Sgt. Mikail Ali with the department's gang task force currently oversees the officers assigned to oversee the areas surrounding the Sunnydale, Alice Griffith, Hunters View and Potrero developments. Now the department plans to expand service to the Yerba Buena Plaza East, Hayes Valley North and South, and Alemany developments.

Ali said he expects to see another sergeant and maybe two to four officers added to the beat, but that a lack of resources could be an issue.

"We've been drained for some time now and we're seriously understaffed, and it's a matter of trying to catch up," Ali said. "The officers are giving the best they got."


Sgt. Mikail Ali

Newsom also expressed concern over a shortage in the department, but he pledged $6.7 million to recruit 250 officers, many of whom would go straight to foot patrols.

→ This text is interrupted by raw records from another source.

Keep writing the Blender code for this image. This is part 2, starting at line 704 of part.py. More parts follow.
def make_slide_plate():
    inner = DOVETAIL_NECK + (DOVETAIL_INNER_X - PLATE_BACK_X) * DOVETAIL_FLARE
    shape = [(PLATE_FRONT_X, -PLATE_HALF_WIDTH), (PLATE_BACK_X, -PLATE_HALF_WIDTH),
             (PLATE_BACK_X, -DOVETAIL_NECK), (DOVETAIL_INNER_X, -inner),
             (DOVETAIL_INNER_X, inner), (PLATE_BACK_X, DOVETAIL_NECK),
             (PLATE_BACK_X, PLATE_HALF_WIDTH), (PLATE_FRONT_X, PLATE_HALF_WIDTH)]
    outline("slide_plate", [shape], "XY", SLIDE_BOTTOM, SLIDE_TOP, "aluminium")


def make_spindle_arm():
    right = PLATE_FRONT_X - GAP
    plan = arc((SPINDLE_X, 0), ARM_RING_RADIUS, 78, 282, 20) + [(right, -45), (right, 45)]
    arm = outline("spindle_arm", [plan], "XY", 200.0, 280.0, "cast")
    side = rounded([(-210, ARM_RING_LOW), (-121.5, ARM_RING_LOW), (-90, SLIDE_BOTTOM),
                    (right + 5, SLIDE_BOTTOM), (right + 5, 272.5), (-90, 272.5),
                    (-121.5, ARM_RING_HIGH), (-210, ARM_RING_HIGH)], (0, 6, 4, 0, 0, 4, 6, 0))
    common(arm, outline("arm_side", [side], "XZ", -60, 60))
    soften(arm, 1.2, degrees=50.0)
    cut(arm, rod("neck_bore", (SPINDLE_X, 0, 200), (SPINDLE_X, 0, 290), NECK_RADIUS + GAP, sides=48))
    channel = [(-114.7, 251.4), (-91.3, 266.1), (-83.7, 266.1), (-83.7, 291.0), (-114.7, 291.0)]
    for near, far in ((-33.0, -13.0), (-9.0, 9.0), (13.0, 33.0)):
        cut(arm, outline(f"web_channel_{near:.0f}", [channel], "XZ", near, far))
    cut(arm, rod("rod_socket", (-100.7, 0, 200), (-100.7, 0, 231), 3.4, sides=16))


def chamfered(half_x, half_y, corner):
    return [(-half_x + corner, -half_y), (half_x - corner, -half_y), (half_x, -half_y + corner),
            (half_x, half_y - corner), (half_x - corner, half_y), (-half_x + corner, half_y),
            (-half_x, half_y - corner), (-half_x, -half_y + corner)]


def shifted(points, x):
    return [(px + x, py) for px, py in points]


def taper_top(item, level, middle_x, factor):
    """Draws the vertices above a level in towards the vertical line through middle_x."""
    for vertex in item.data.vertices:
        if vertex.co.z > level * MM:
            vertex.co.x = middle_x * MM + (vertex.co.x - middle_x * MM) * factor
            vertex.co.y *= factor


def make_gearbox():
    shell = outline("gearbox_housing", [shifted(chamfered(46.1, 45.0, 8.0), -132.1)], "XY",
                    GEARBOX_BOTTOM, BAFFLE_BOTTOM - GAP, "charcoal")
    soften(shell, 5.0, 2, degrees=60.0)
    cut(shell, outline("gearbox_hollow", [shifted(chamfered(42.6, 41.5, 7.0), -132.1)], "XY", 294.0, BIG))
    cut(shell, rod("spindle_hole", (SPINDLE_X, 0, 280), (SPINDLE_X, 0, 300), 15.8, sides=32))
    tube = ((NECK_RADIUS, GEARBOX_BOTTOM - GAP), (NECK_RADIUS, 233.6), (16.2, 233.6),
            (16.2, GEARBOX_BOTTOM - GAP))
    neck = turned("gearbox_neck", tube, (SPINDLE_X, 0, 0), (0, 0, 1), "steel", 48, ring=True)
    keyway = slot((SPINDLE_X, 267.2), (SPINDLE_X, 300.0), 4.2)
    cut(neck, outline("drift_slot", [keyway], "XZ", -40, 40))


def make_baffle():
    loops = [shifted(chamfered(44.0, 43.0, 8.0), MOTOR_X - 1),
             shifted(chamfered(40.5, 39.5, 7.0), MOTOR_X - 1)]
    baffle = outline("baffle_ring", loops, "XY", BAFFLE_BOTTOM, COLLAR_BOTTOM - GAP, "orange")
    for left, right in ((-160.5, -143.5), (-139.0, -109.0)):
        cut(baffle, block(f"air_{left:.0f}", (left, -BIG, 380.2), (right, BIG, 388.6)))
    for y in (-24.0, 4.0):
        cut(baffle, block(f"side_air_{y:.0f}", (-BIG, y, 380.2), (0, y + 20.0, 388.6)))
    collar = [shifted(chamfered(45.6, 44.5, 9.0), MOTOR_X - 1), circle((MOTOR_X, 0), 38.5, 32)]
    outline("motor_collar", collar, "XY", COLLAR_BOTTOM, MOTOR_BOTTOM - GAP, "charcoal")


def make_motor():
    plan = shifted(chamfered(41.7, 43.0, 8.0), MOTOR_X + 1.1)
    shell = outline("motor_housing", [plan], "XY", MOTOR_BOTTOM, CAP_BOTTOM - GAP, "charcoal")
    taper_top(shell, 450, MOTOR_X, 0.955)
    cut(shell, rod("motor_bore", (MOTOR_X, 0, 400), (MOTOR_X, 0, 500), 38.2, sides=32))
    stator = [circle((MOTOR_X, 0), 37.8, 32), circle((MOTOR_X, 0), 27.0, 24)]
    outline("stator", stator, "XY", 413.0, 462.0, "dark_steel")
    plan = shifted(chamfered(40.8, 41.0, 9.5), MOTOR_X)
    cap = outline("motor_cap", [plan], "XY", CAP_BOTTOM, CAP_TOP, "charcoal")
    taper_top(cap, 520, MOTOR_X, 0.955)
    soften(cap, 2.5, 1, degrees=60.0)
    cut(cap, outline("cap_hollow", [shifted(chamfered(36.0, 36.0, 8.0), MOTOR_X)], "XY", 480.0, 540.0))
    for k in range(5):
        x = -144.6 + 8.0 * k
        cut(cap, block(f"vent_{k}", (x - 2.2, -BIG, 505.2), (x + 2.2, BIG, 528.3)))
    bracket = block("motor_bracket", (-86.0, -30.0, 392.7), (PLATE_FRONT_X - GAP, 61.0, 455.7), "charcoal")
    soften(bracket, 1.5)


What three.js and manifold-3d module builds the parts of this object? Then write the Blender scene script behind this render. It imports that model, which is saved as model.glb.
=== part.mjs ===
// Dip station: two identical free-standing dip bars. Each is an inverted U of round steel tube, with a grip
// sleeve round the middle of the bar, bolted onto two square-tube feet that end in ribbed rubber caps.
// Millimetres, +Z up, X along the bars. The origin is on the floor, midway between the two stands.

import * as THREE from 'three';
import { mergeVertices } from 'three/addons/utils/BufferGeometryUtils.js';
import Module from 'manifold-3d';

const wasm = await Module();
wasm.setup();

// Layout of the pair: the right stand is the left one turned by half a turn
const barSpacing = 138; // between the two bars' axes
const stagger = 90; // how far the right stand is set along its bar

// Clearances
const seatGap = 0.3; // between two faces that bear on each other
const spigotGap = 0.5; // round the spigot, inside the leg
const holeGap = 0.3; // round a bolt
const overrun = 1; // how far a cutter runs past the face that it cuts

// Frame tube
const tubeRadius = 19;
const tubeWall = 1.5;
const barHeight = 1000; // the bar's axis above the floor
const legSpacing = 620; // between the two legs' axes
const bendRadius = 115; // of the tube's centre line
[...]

For Western Addition resident Adrian Williams, anything would be a welcome relief in a community where at least three murders have occurred in the last month.

"I won't turn down anything," she said. "Unless you start dealing with the root problem, economic disparity, you can't expect the kids to feel safe going to school and playing outside."

Across the street from the Hayes Valley development, a new playground shined in the sun and a community center was available for meetings and gatherings. The project was recently redeveloped through a federal Hope VI grant, and it has gone from a blight to a fresh community.

But residents say the facilities often go unused because of the violence surrounding them. Last month, a 13-year-old girl was shot near the intersection of Grove and Laguna streets. Supervisor Ross Mirkarimi, who represents the Western Addition and the Haight, has been pushing the city to act.

Today's announcement seemed to mend the relationship of two politicians who have been bandying over public safety for years. Both Newsom and Mirkarimi, both elected in 2004, appeared to be on the same page on this issue.

Mirkarimi, who has fought to send police into federal housing projects since he was elected, said he was thrilled today that police now had the tools to protect communities "besieged" by violence.

"I am absolutely proud of the way that the city family has come together," he said. "It's awesome, quite frankly, to see this display of resources and commitment that are being pledged to a challenge that has been ongoing and has been invasive to the city for years."


Supervisor Ross Mirkarimi

The newfound alliance on crime has caused some local politicians to place blame on the federal government for dropping the ball.

According to Gregg Fortner, the city's Housing Authority head, community-policing strategies were a priority in the 1990s, but those priorities changed when George W. Bush took office.

"That grant money dried up in 2001 with the new administration, and it started a disinvestment in public housing," Fortner said.


Greg Fortner

"It's very commendable that the city is actually funding a program that was funded by the federal government in the past."